▶ [SHORT EXERCISE]: Copy the data below exactly.

▶ [DATA BLOCK]:
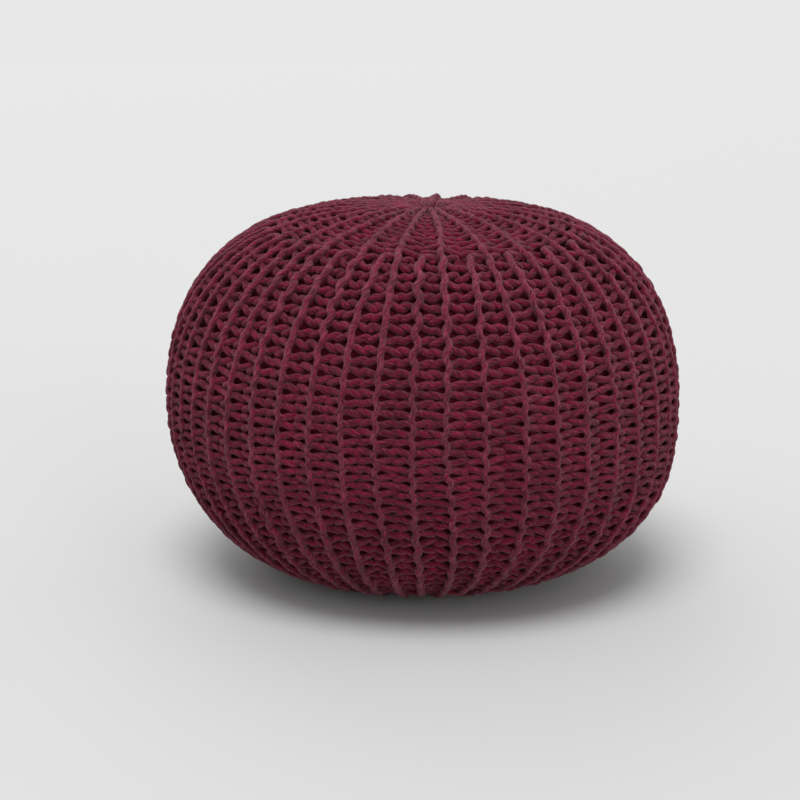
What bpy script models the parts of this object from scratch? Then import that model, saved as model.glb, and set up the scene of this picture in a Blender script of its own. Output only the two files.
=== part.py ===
"""Knitted pouf: one filled, ribbed cushion that stands on the floor.

Metres, +Z up.  The origin is the centre of the flat base, on the floor.
The cover is knitted sideways, so its rows run from the top centre to the bottom centre and show
as raised ridges.  Every second row is a short one, which turns back before it reaches the centre.
"""

import bpy
import bmesh
from math import asin, atan2, cos, hypot, pi, radians, sin
from mathutils import Vector

# ---- driving dimensions, in metres ------------------------------------------------------------
WIDTH = 0.508                # across the ridges at the widest ring
HEIGHT = 0.370               # floor to crown
EQUATOR_HEIGHT = 0.173       # floor to the widest ring
BASE_RADIUS = 0.098          # the flat patch that the pouf rests on
CROWN_SIDE_POWER = 3.0       # above 2 is a squarer shoulder, seen from above
CROWN_RISE_POWER = 2.2       # above 2 is a fuller crown, seen from the side
BELLY_SIDE_POWER = 2.9
BELLY_RISE_POWER = 2.24

# The filling has settled a little: the belly leans to +X, and the two gathered centres of the
# knitting sit off the middle of the pouf.
BELLY_LEAN = 0.005
TOP_GATHER = Vector((0.007, -0.038))
BASE_GATHER = Vector((0.003, -0.044))

# ---- the knitting -----------------------------------------------------------------------------
RIDGES = 50                  # ridges round the widest ring, long and short rows in turn
FIRST_RIDGE = radians(8)     # azimuth of a long row, from +X
SIDE_STRETCH = 0.11          # the rows lie this share wider apart at +X, and closer at -X
RIDGE_DEPTH = 0.005          # crest of a ridge over the groove beside it
RIDGE_SHARPNESS = 2.0        # power of the ridge's rounded section
SHORT_ROW_RADIUS = 0.145     # the short rows turn back this far from the gathered centre
SHORT_ROW_FADE = 0.012       # over which their ridges sink into the cover
BASE_RIM_FADE = 0.035        # over which the ridges flatten towards the base
DIMPLE_RADIUS = 0.030        # the drawn-in centre of the crown
DIMPLE_DEPTH = 0.005

# ---- the mesh ---------------------------------------------------------------------------------
POINTS_PER_RIDGE = 4
CROWN_RINGS = 11             # from the widest ring up to where the short rows end
BELLY_RINGS = 12             # from the widest ring down to the base
PROFILE_STEPS = 400          # fine steps of the outline, before it is shared out evenly
COLUMNS = RIDGES * POINTS_PER_RIDGE
CENTRE_RINGS = (             # radius from the gathered centre, and the columns to each point
    (0.127, 2),
    (0.109, 2),
    (0.091, 2),
    (0.074, 2),
    (0.058, 2),
    (0.043, 4),
    (0.030, 4),
    (0.018, 4),
    (0.008, 4),
)

YARN_COLOUR = (0.086, 0.0144, 0.0232)       # burgundy, linear
YARN_ROUGHNESS = 0.9

RADIUS = WIDTH / 2
CROWN_HEIGHT = HEIGHT - EQUATOR_HEIGHT
# The belly's own curve would run on below the floor to this depth under the widest ring.
BASE_SHARE = 1 - (BASE_RADIUS / RADIUS) ** BELLY_SIDE_POWER
BELLY_DEPTH = EQUATOR_HEIGHT / BASE_SHARE ** (1 / BELLY_RISE_POWER)


def clear_scene():
    for item in list(bpy.data.objects):
        bpy.data.objects.remove(item, do_unlink=True)


def yarn_material():
    material = bpy.data.materials.new("cotton_yarn")
    material.use_nodes = True
    shader = material.node_tree.nodes["Principled BSDF"]
    shader.inputs["Base Color"].default_value = (*YARN_COLOUR, 1.0)
    shader.inputs["Roughness"].default_value = YARN_ROUGHNESS
    shader.inputs["Metallic"].default_value = 0.0
    return material


def smooth(x):
    """0 to 1 with a soft start and end."""
    x = min(max(x, 0.0), 1.0)
    return x * x * (3 - 2 * x)


def rise(radius, depth, side_power, rise_power):
    """Distance from the widest ring's level, on a rounded curve, at a distance from the axis."""
    inside = 1 - min(radius / RADIUS, 1.0) ** side_power
    return depth * inside ** (1 / rise_power)


def crown_level(radius):
    """Height of the upper surface, with its drawn-in centre."""
    return EQUATOR_HEIGHT + rise(radius, CROWN_HEIGHT, CROWN_SIDE_POWER, CROWN_RISE_POWER)


def belly_level(radius):
    return max(EQUATOR_HEIGHT - rise(radius, BELLY_DEPTH, BELLY_SIDE_POWER, BELLY_RISE_POWER), 0.0)


def even_radii(level, inner, count):
    """Radii of count rings between the widest ring and the inner radius, evenly along the outline."""
    outline = []
    for step in range(PROFILE_STEPS + 1):
        turn = step / PROFILE_STEPS * pi / 2
        radius = inner + (RADIUS - inner) * cos(turn)
        outline.append((radius, level(radius)))
    walked = [0.0]
    for (r0, z0), (r1, z1) in zip(outline, outline[1:]):
        walked.append(walked[-1] + hypot(r1 - r0, z1 - z0))
    radii = []
    step = 0
    for ring in range(1, count + 1):
        goal = walked[-1] * ring / count
        while step < PROFILE_STEPS and walked[step] < goal:
            step += 1
        radii.append(outline[step][0])
    return radii


def section(phase):
    """Rounded section of a ridge: 1 on its crest, where phase is a whole number, and 0 between."""
    return (0.5 + 0.5 * cos(2 * pi * phase)) ** RIDGE_SHARPNESS


def ridge_height(column, radius):
    """How far the cover stands out of its grooves at a column of points."""
    phase = column / POINTS_PER_RIDGE
    outer = section(phase)
    inner = section(phase / 2)
    short_rows = smooth((radius - SHORT_ROW_RADIUS) / SHORT_ROW_FADE)
    return RIDGE_DEPTH * (short_rows * outer + (1 - short_rows) * inner)


def outward(level, radius, away):
    """Unit normal of the smooth outline at a radius, in the plane of the axis, as (out, up)."""
    step = 0.0005
    inner = max(radius - step, 0.0)
    outer = min(radius + step, RADIUS)
    run = outer - inner
    fall = level(outer) - level(inner)
    length = hypot(run, fall)
    return -fall * away / length, run * away / length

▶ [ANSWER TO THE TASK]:
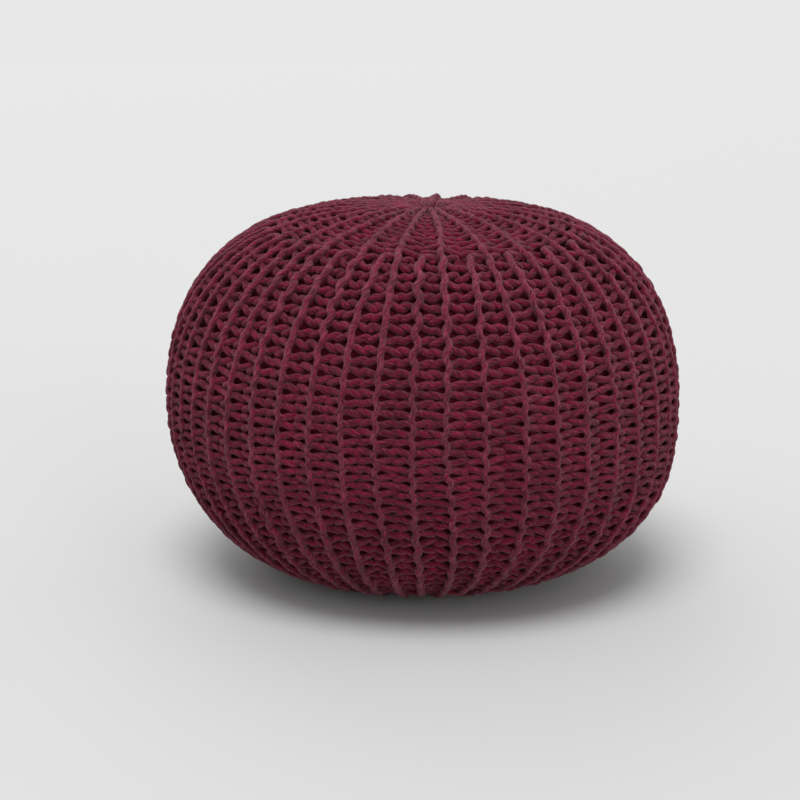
What bpy script models the parts of this object from scratch? Then import that model, saved as model.glb, and set up the scene of this picture in a Blender script of its own. Output only the two files.
=== part.py ===
"""Knitted pouf: one filled, ribbed cushion that stands on the floor.

Metres, +Z up.  The origin is the centre of the flat base, on the floor.
The cover is knitted sideways, so its rows run from the top centre to the bottom centre and show
as raised ridges.  Every second row is a short one, which turns back before it reaches the centre.
"""

import bpy
import bmesh
from math import asin, atan2, cos, hypot, pi, radians, sin
from mathutils import Vector

# ---- driving dimensions, in metres ------------------------------------------------------------
WIDTH = 0.508                # across the ridges at the widest ring
HEIGHT = 0.370               # floor to crown
EQUATOR_HEIGHT = 0.173       # floor to the widest ring
BASE_RADIUS = 0.098          # the flat patch that the pouf rests on
CROWN_SIDE_POWER = 3.0       # above 2 is a squarer shoulder, seen from above
CROWN_RISE_POWER = 2.2       # above 2 is a fuller crown, seen from the side
BELLY_SIDE_POWER = 2.9
BELLY_RISE_POWER = 2.24

# The filling has settled a little: the belly leans to +X, and the two gathered centres of the
# knitting sit off the middle of the pouf.
BELLY_LEAN = 0.005
TOP_GATHER = Vector((0.007, -0.038))
BASE_GATHER = Vector((0.003, -0.044))

# ---- the knitting -----------------------------------------------------------------------------
RIDGES = 50                  # ridges round the widest ring, long and short rows in turn
FIRST_RIDGE = radians(8)     # azimuth of a long row, from +X
SIDE_STRETCH = 0.11          # the rows lie this share wider apart at +X, and closer at -X
RIDGE_DEPTH = 0.005          # crest of a ridge over the groove beside it
RIDGE_SHARPNESS = 2.0        # power of the ridge's rounded section
SHORT_ROW_RADIUS = 0.145     # the short rows turn back this far from the gathered centre
SHORT_ROW_FADE = 0.012       # over which their ridges sink into the cover
BASE_RIM_FADE = 0.035        # over which the ridges flatten towards the base
DIMPLE_RADIUS = 0.030        # the drawn-in centre of the crown
DIMPLE_DEPTH = 0.005

# ---- the mesh ---------------------------------------------------------------------------------
POINTS_PER_RIDGE = 4
CROWN_RINGS = 11             # from the widest ring up to where the short rows end
BELLY_RINGS = 12             # from the widest ring down to the base
PROFILE_STEPS = 400          # fine steps of the outline, before it is shared out evenly
COLUMNS = RIDGES * POINTS_PER_RIDGE
CENTRE_RINGS = (             # radius from the gathered centre, and the columns to each point
    (0.127, 2),
    (0.109, 2),
    (0.091, 2),
    (0.074, 2),
    (0.058, 2),
    (0.043, 4),
    (0.030, 4),
    (0.018, 4),
    (0.008, 4),
)

YARN_COLOUR = (0.086, 0.0144, 0.0232)       # burgundy, linear
YARN_ROUGHNESS = 0.9

RADIUS = WIDTH / 2
CROWN_HEIGHT = HEIGHT - EQUATOR_HEIGHT
# The belly's own curve would run on below the floor to this depth under the widest ring.
BASE_SHARE = 1 - (BASE_RADIUS / RADIUS) ** BELLY_SIDE_POWER
BELLY_DEPTH = EQUATOR_HEIGHT / BASE_SHARE ** (1 / BELLY_RISE_POWER)


def clear_scene():
    for item in list(bpy.data.objects):
        bpy.data.objects.remove(item, do_unlink=True)


def yarn_material():
    material = bpy.data.materials.new("cotton_yarn")
    material.use_nodes = True
    shader = material.node_tree.nodes["Principled BSDF"]
    shader.inputs["Base Color"].default_value = (*YARN_COLOUR, 1.0)
    shader.inputs["Roughness"].default_value = YARN_ROUGHNESS
    shader.inputs["Metallic"].default_value = 0.0
    return material


def smooth(x):
    """0 to 1 with a soft start and end."""
    x = min(max(x, 0.0), 1.0)
    return x * x * (3 - 2 * x)


def rise(radius, depth, side_power, rise_power):
    """Distance from the widest ring's level, on a rounded curve, at a distance from the axis."""
    inside = 1 - min(radius / RADIUS, 1.0) ** side_power
    return depth * inside ** (1 / rise_power)


def crown_level(radius):
    """Height of the upper surface, with its drawn-in centre."""
    return EQUATOR_HEIGHT + rise(radius, CROWN_HEIGHT, CROWN_SIDE_POWER, CROWN_RISE_POWER)


def belly_level(radius):
    return max(EQUATOR_HEIGHT - rise(radius, BELLY_DEPTH, BELLY_SIDE_POWER, BELLY_RISE_POWER), 0.0)


def even_radii(level, inner, count):
    """Radii of count rings between the widest ring and the inner radius, evenly along the outline."""
    outline = []
    for step in range(PROFILE_STEPS + 1):
        turn = step / PROFILE_STEPS * pi / 2
        radius = inner + (RADIUS - inner) * cos(turn)
        outline.append((radius, level(radius)))
    walked = [0.0]
    for (r0, z0), (r1, z1) in zip(outline, outline[1:]):
        walked.append(walked[-1] + hypot(r1 - r0, z1 - z0))
    radii = []
    step = 0
    for ring in range(1, count + 1):
        goal = walked[-1] * ring / count
        while step < PROFILE_STEPS and walked[step] < goal:
            step += 1
        radii.append(outline[step][0])
    return radii


def section(phase):
    """Rounded section of a ridge: 1 on its crest, where phase is a whole number, and 0 between."""
    return (0.5 + 0.5 * cos(2 * pi * phase)) ** RIDGE_SHARPNESS


def ridge_height(column, radius):
    """How far the cover stands out of its grooves at a column of points."""
    phase = column / POINTS_PER_RIDGE
    outer = section(phase)
    inner = section(phase / 2)
    short_rows = smooth((radius - SHORT_ROW_RADIUS) / SHORT_ROW_FADE)
    return RIDGE_DEPTH * (short_rows * outer + (1 - short_rows) * inner)


def outward(level, radius, away):
    """Unit normal of the smooth outline at a radius, in the plane of the axis, as (out, up)."""
    step = 0.0005
    inner = max(radius - step, 0.0)
    outer = min(radius + step, RADIUS)
    run = outer - inner
    fall = level(outer) - level(inner)
    length = hypot(run, fall)
    return -fall * away / length, run * away / length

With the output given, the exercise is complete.